I am no-where near finished with Tata Indicom yet, but I am letting that one brew until it gets a really good head of steam, and then I shall discuss the issue in some depth. In the meantime, I thought I would try and have a look at Goa and attempt to summarise its real flavour.

Choice of tourist beach shacks Calengute, Goa

My friend, John, who is in the midst of a SERIOUS tour of India, changed his schedule and came to visit me for five days in Goa. We have known each other for a very long time (35 years) and we both tend to have quite strong (we think ‘thought-through’) views on a wide range of topics. Thus, we rarely short of things to talk about, and it was a very enjoyable five days.

However, John did not like Goa and, on reflection, I can understand that it would not appeal to a serious ‘Indiaophile’ or whatever an India appreciator is called. It is not that Goa is any different from the rest of India, it has just marketed itself as a holiday destination for Europeans, and Russians, and has made a number of changes to accommodate their needs. Then, of course, there are the large hoards of visitors themselves.

Goa, unlike many other parts of India, has a very relaxed attitude to alcohol – to include very low tax rates – and there are many bars selling cheap beer, wine, and spirits. Obviously this will be a factor in attracting tourism. Similarly, many of the hotels have become somewhat westernised. You don’t have to ask for a towel and loo paper. There will be hot water, and the sheets will be changed daily, as will the towels. However, the real problem will be found in the quality, and attitudes, of a minority of the tourist visitors. You get them everywhere, they used to be called the ‘Kiss me quick’ hat brigade. They refuse to compromise their westernism, and tend to concentrate on the small number of things that are wrong with where they visit, rather than the many things that are right. The problem is that they tend to have very loud voices, that grate, and there is always a small selection wherever you go.  I am a supporter of Goa, I believe that it offers the open-minded a magnificent introduction to India – a kind of half-way house, from which some will go on to explore further, at whatever level.

I will illustrate the points I have made by giving a quick review of my favourite Goan hotel.

I really like the Osborne Resort, Calengute. In my view it is the perfect base for a holiday in Goa.
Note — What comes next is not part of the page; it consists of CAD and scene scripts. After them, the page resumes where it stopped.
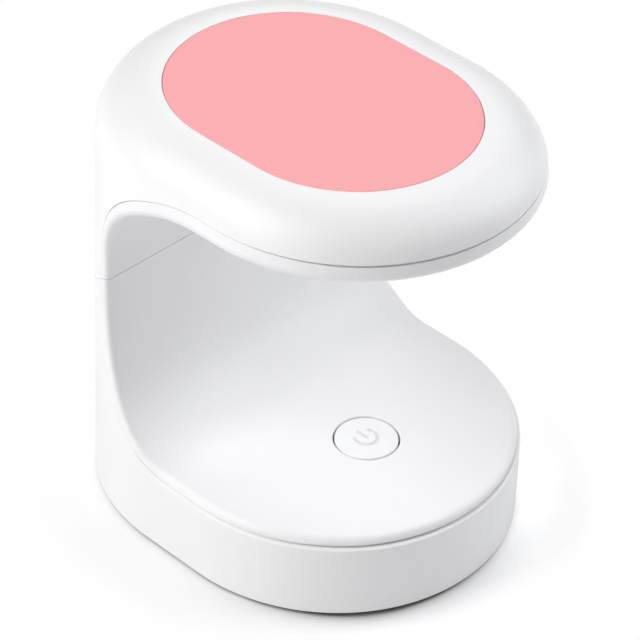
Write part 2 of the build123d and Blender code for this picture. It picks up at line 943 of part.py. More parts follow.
def bend_radii(points):
    """Radius at each inner point: as large as its two runs allow."""
    radii = []
    for before, here, after in zip(points, points[1:], points[2:]):
        run_in = Vector(*here) - Vector(*before)
        run_out = Vector(*after) - Vector(*here)
        turn = math.radians(run_in.get_angle(run_out))
        shorter = min(run_in.length, run_out.length)
        radii.append(0.45 * shorter / math.tan(turn / 2))
    return radii


def lead(y):
    """One insulated lead from the lamp board down the column to its plug."""
    start_x = lead_socket_x - lead_socket_length / 2
    end_x = board_back_x + socket_length - socket_wall - plug_length
    high_z = led_board_top_z + lead_socket_height / 2
    low_z = lead_socket_z()
    third = (high_z - low_z) / 3
    points = [
        (start_x, y, high_z),
        (lead_x, y, high_z),
        (lead_x - lead_wander, y, low_z + 2 * third),
        (lead_x + lead_wander, y, low_z + third),
        (lead_x, y, low_z),
        (end_x, y, low_z),
    ]
    radii = bend_radii(points)
    print("lead bend radii", [round(radius, 1) for radius in radii])
    path = FilletPolyline(*points, radius=radii)
    section = Plane(path @ 0, z_dir=path % 0) * Circle(lead_diameter / 2)
    tube = sweep(section, path)
    straight = math.pi * (lead_diameter / 2) ** 2 * path.length
    print("lead volume", round(tube.volume, 2), "section times length", round(straight, 2))
    return tube


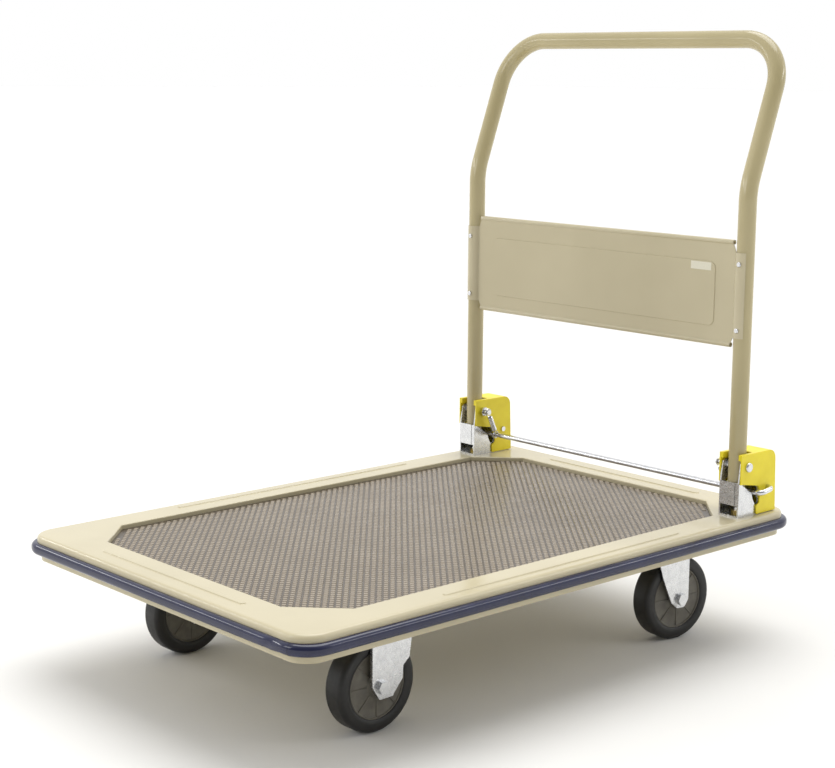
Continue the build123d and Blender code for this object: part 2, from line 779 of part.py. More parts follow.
def build():
    nodes["deck_pan"] = deck_pan()
    nodes["deck_mat"] = deck_mat()
    nodes["bumper"] = bumper()
    nodes.update(rails())
    front_x = rigid_axle_x - plate_offset
    rear_x = kingpin_x
    front_bolts = [place for place in all_caster_bolt_places() if place[0] > 0]
    rear_bolts = [place for place in all_caster_bolt_places() if place[0] < 0]
    rear_pins = [(rear_x, side * kingpin_y) for side in sides.values()]
    nodes["cross_channel_front"] = cross_channel(front_x, front_bolts, [])
    nodes["cross_channel_rear"] = cross_channel(rear_x, rear_bolts, rear_pins)
    nodes["caster_bolts"] = caster_bolts()
    nodes["caster_nuts"] = caster_nuts()
    rib_outer = fork_half_gap + fork_sheet + rib_height
    leg_outer = fork_half_gap + fork_sheet
    places = [(side, rigid_axle_x, side * rigid_axle_y, rib_outer) for side in sides.values()]
    nodes["rigid_axles"] = group(axle(*place) for place in places)
    nodes["rigid_axle_nuts"] = group(axle_nut(*place) for place in places)
    nodes["kingpins"] = kingpins()
    nodes["kingpin_nuts"] = kingpin_nuts()
    for name, side in sides.items():
        rigid = (rigid_axle_x, side * rigid_axle_y)
        swivel = (kingpin_x - swivel_trail, side * kingpin_y)
        nodes["stiffener_" + name] = stiffener(side)
        nodes["rigid_fork_" + name] = rigid_fork(side)
        nodes["swivel_plate_" + name] = swivel_plate(side)
        nodes["swivel_fork_" + name] = swivel_fork(side)
        nodes["swivel_balls_" + name] = swivel_balls(side)
        nodes["swivel_axle_" + name] = axle(side, *swivel, leg_outer)
        nodes["swivel_axle_nut_" + name] = axle_nut(side, *swivel, leg_outer)
        for end, place in (("front", rigid), ("rear", swivel)):
            nodes[f"tyre_{end}_{name}"] = wheel_tyre(*place)
            nodes[f"hub_{end}_{name}"] = wheel_hub(*place)
            nodes[f"wheel_bushing_{end}_{name}"] = wheel_bushing(*place)
        turn_caster(name, side)
        nodes["hinge_bracket_" + name] = hinge_bracket(side)
        nodes["hinge_cover_" + name] = hinge_cover(side)
        nodes["pivot_bolt_" + name] = pivot_bolt(side)
        nodes["release_spring_" + name] = release_spring(side)
    nodes["pivot_nuts"] = pivot_nuts()
    nodes["pivot_sleeves"] = pivot_sleeves()
    nodes["bracket_bolts"] = bracket_bolts()
    nodes["bracket_nuts"] = bracket_nuts()
    nodes["handle_tube"] = handle_tube()
    nodes["handle_panel"] = handle_panel()
    nodes["panel_screws"] = panel_screws()
    nodes["panel_label"] = panel_label()
    nodes["release_bar"] = release_bar()


build()
os.makedirs("parts", exist_ok=True)
for name, shape in nodes.items():
    export_step(Pos(0, 0, datum_height) * shape, f"parts/{name}.step")
    print(name, len(shape.solids()), round(shape.volume))
print(len(nodes), "nodes")
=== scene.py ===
import bmesh
import bpy
import json
import math
from mathutils import Matrix, Vector


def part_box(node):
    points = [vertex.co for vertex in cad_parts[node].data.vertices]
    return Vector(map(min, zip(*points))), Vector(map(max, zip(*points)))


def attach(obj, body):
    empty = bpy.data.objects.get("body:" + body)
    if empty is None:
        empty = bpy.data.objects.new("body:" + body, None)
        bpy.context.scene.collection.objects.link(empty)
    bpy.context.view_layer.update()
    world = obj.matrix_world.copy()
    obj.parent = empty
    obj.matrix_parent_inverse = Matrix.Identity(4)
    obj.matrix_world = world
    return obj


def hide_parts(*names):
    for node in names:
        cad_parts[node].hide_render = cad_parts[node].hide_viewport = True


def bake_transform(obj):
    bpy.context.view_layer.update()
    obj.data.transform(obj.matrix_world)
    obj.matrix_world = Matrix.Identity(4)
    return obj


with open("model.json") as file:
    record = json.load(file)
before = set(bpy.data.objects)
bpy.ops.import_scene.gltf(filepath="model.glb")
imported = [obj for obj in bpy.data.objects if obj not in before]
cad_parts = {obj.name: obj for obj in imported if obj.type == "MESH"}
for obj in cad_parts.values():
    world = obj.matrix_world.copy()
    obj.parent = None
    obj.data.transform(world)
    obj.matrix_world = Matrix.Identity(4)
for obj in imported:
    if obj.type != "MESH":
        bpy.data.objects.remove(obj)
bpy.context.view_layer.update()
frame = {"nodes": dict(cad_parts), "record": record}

# Folding platform cart. X is forward, Y the cart's left, Z up, in metres like the frame.
mm = 0.001
nodes = frame["nodes"]
sides = ("left", "right")
yAxis = Vector((0, 1, 0))
matLow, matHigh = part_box("deck_mat")
# the mat's studs stand in a diamond lattice whose rows cross it at about 48 degrees
studSettings = {"pitchX": 10.68, "pitchY": 12.08, "foot": 0.84, "top": 0.50, "height": 1.1, "edge": 5.5,
                "cornerShare": 0.6}


def linear(hexColour):
    # sRGB hex to the linear colour that shaders want
    channels = [int(hexColour[i:i + 2], 16) / 255 for i in (1, 3, 5)]
    return [c / 12.92 if c <= 0.04045 else ((c + 0.055) / 1.055) ** 2.4 for c in channels] + [1.0]


def addNode(tree, kind, values=None, links=None, **settings):
    # one node, its settings, its socket values and what feeds its sockets
    node = tree.nodes.new(kind)
    for name, value in settings.items():
        setattr(node, name, value)
    for name, value in (values or {}).items():
        node.inputs[name].default_value = value
    for name, source in (links or {}).items():
        tree.links.new(source, node.inputs[name])
    return node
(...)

Outside of the packages, it is not particularly cheap, but it does what it does – catering to the tourist trade – with some panache. It is very well run by Manager Joe Da Silva, and his staff. The gardens within the grounds are genuine gardens, and the place is kept looking clean and fresh. A wide range of food is available from 7.00am in the morning, till 10.00pm at night, with bars remaining open for those that want them, till midnight. The hotel is split into three blocks, or phases, each of which are relatively self contained with their own pools and bar/restaurants. The exception being breakfast, which is served in the main restaurant in Phase 2 from 7.00am till 10.00am.

The breakfast terrace - Osborne Resorts

Rooms are functionally comfortable and are serviced daily with clean sheets, towels, and floors are mopped through. There is plenty of hot water and there are (further cost) options that can include air-con, and a satellite tv. There are safe deposit boxes available in reception, as well as money changing facilities. You can also, (if you don’t mind a 4% surcharge) change money, and pay bills, with a European credit card. Most of the staff speak good English, make a point of being friendly, and will invariably remember your name. The walls can be a little thin, so you have to hope that you are not placed in a room next to a husband-beater. In my first week, I was next door to a delightful couple who indulged in the occasional brief bout of noisy copulation, fortunately the operative word in that description was ‘brief’ so disturbance was minimal.

My room at the Osborne

It is important to remember that Calengute/Candolim/Baga are probably the epicentre of the Goan tourist trade, and the better hotels there have gone a considerable way towards meeting mass market needs. It can be irritating therefore to overhear people, who have never been anywhere else within India, talking as though they have some expertise about the country. My own is somewhat limited, but as a suggestion, try checking into a hotel in Mammalapuram at 4.00am in the morning, hot and sweaty, after a long journey from England. Achieve this without waking up too many of the dozen people sleeping on the floor in reception, and without setting off too many of the local dogs. And then find, after they have all gone back to sleep again, that your room has no hot water, no loo paper, and no towel.  (Try then asking, Mr ‘Kiss me Quick’, as you were overheard in Goa, for a fish finger sandwich). And yet still regard the whole Mammalapuram experience as exiting, and rewarding. Then appreciate that Goa is a tourist area that has suspended many of the norms of accepted Indian practices, traditions, and culture, in order to cater to the western tourist market. I like Goa very much, as a holiday destination, but as John would say, it no-way represents ‘real India’. In reality, it is a taster, a unique mix of actual and ‘Disney-India’. For that reason, I believe it deserves its success, and I will visit Goa again. And also, Mammalapuram.  And Havelock.